Estimated Population in Drought Areas:


Southeast Drought Summary

With a weakened Hurricane Dorian lurking just off the Carolina coasts and tracking northeastward, a sharp gradient of precipitation amounts was produced. 10-15 inches of rain was dumped on some coastal locations in South Carolina (e.g. Pawleys Island 15.21”; Georgetown 13.38”; North Myrtle Beach 10.44”) and North Carolina (Wilmington coop 13.07”; Smith Creek 11.36”; Wilmington NWS 10.80”; Kingston 8.68”), but totals rapidly declined to the west, with no rain at all in central sections of the Carolinas. Several tornadoes were spawned in the eastern Carolinas, and a severe storm surge on Ocracoke Island required numerous rescues. With that stated, D0 and D1 was removed from northeastern South Carolina and southeastern North Carolina (some 2 cat improvements, D1 to nothing), and some D0 was erased in southeastern South Carolina.
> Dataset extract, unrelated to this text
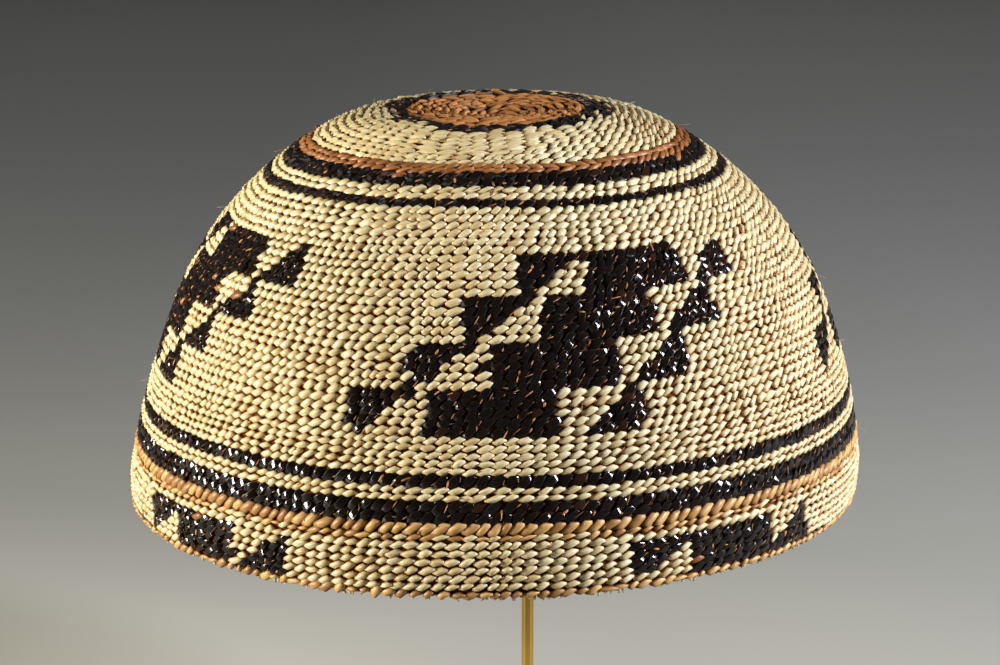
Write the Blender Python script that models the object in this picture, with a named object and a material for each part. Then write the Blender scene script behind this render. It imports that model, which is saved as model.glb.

Further inland, however, a week of no rain, above-normal temperatures, and windy conditions increased 60-day deficits and evapotranspiration rates. The D1 and D2 areas corresponded to 2-month deficits of 3-6 inches, while newly added D0 areas were generally 50-70% of normal for the same time period. USDA statewide short to very short topsoil moisture percentages have also increased across parts of the Southeast: Virginia (77), Georgia (64), Alabama (53), South Carolina (50), and North Carolina (33). USGS 7-day averaged stream flow have also declined across central sections of Alabama and Georgia, with numerous sites in the lower tenth percentile (much below normal), while western and central South Carolina, Florida Panhandle, and southern Virginia were in the 10-24th percentile (below normal). USDA/NASS pastures for the week ending Sep. 8 were rated very poor to poor in Virginia (50%), North Carolina (26%), South Carolina (22%), Georgia (25%), and Alabama (20%).